Interesting that Peter Strachan gets rolled out every time management need something supportive said about them in the public domain. (Ref last time notes where extended and there was a move on the equity of the company). Ultimately the highly questionable analysis has not been good for shareholders.
The key issue that seems to be missed here is that the leases AZZ hold will expire shortly if there is no drilling and production. Clearly AZZ are not in a position to finance this so the choice for note holders is let AZZ run the process for another year, or force the issue now. The company's track record of closing deals recently has been woeful. Here I have to violently disagree with Peter Strachan's analysis. It is essential to understand why it has not been possible to close a deal despite all the obvious pressures. Is it because there are no buyers with money who are interested at a price that is attractive to management/equity????

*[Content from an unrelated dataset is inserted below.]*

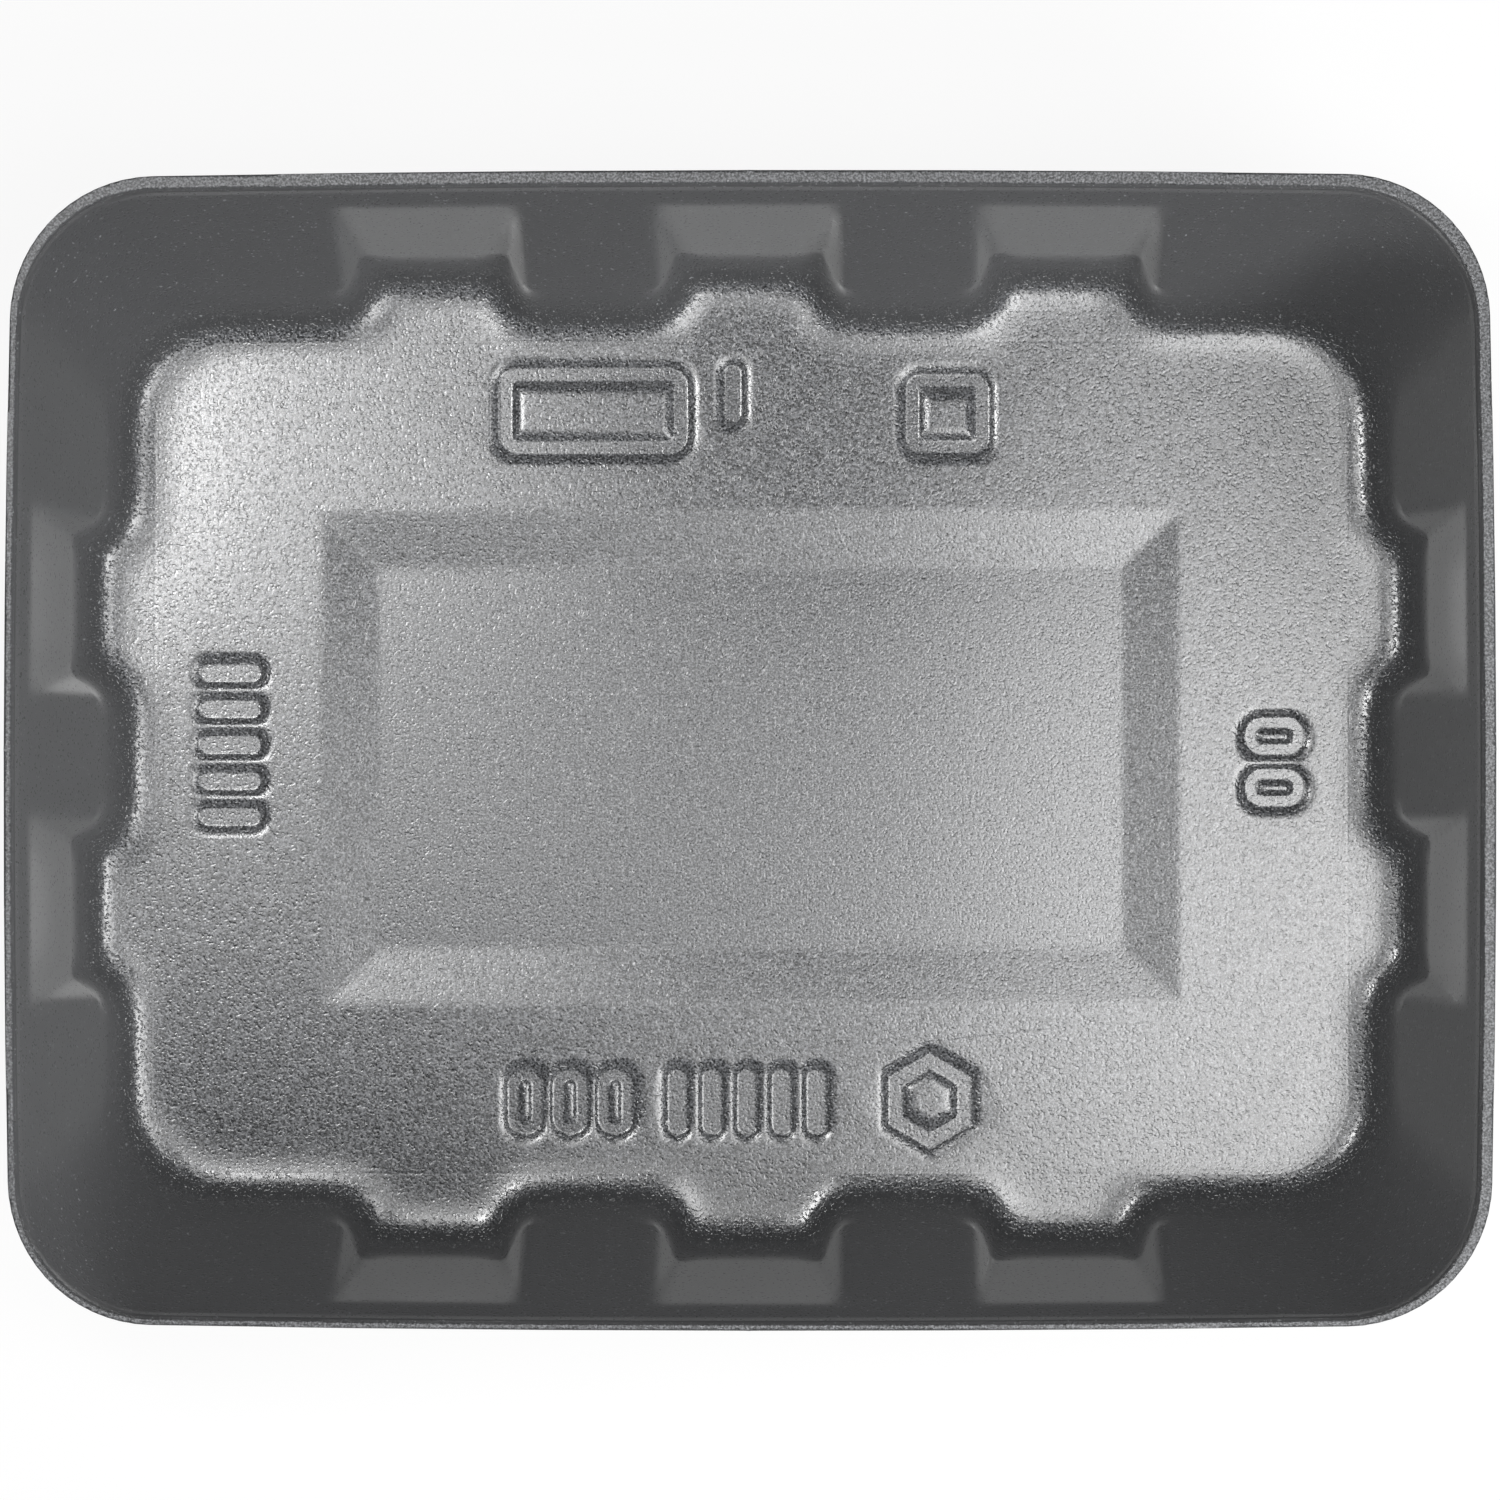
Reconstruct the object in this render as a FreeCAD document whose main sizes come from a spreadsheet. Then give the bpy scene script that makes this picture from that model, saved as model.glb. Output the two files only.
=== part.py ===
import FreeCAD, Part
import math
import os
import Sketcher
from FreeCAD import Placement, Rotation, Vector

# Foam food tray, thermoformed from one sheet of expanded polystyrene.
# Frame: millimetres, +Z up, origin on the standing face under the middle of the punched rim.
# +X runs along the tray's length and +Y along its width.
#
# Three forms are modelled as bodies and combined: the cavity that the upper mould presses,
# the outside that the lower mould holds one sheet thickness away, and the punch that trims
# the rim. Both moulds have bowed walls that lean outwards, with wedge-shaped flutes: the
# flat panel of a flute is steeper than the wall, so it starts level with the wall near
# the rim and stands well behind it at the foot.

doc = FreeCAD.newDocument("foam_tray")
sizes = doc.addObject("Spreadsheet::Sheet", "sizes")

# ---- driving dimensions, millimetres ----
driving = [
    # punched outline and sheet
    ("tray_length", 225.0),
    ("tray_width", 175.0),
    ("tray_height", 37.0),
    ("sheet_thickness", 3.2),
    ("trim_corner_radius", 22.0),
    ("long_side_bow", 1.2),
    ("short_side_bow", 1.4),
    # where the punch leaves the moulded form, from the middle of the outline
    ("mould_offset_x", -0.35),
    ("mould_offset_y", -0.5),
    # rim: flat band, the small step that the mould's clamp leaves, then a steep lip
    ("rim_band", 1.6),
    ("clamp_step", 0.4),
    ("clamp_ledge", 0.25),
    ("lip_depth", 2.0),
    ("lip_run", 0.5),
    # walls, by how far they lean in from lip to foot
    ("long_wall_run", 16.6),
    ("short_wall_run", 12.2),
    ("foot_corner_radius", 17.5),
    ("foot_bow", 0.3),
    ("foot_fillet", 6.0),
    # flutes: the drop is from the lip to where a flute starts, the mouth is the width
    # on the wall's face, and the root is how far a flute's form reaches behind that face
    ("flute_drop", 3.4),
    ("flute_mouth", 28.5),
    ("flute_root", 5.0),
    ("long_flute_count", 3),
    ("long_flute_pitch", 49.0),
    ("long_flute_width", 20.5),
    ("long_flute_depth", 7.7),
    ("short_flute_count", 2),
    ("short_flute_pitch", 47.0),
    ("short_flute_width", 19.0),
    ("short_flute_depth", 6.0),
    # sunk panel in the middle of the floor
    ("panel_length", 133.5),
    ("panel_width", 76.7),
    ("panel_bevel", 8.7),
    ("panel_sink", 0.8),
    # how far the cavity form stands above the rim, so that it cuts cleanly
    ("cut_clearance", 3.0),
]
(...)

If this is the case note holders should be deeply alarmed. They want their capital back and getting a deal done that achieves that at the expense of equity is one point where debt holders and equity holders are not aligned. If a deal has not been consummated in another 12 months - as seems likely based on recent history - they face loosing everything together with equity because the world of buyers for oil and gas leases that are about to expire is small, perhaps non existent.
If I were a note holder I would be forcing the issue now by asking for a sale at the value of the debt. If equity find that unpalatable then they can raise new money to refinance the debt. But the current proposal by the company is that debt takes on equity risks in a precarious situation.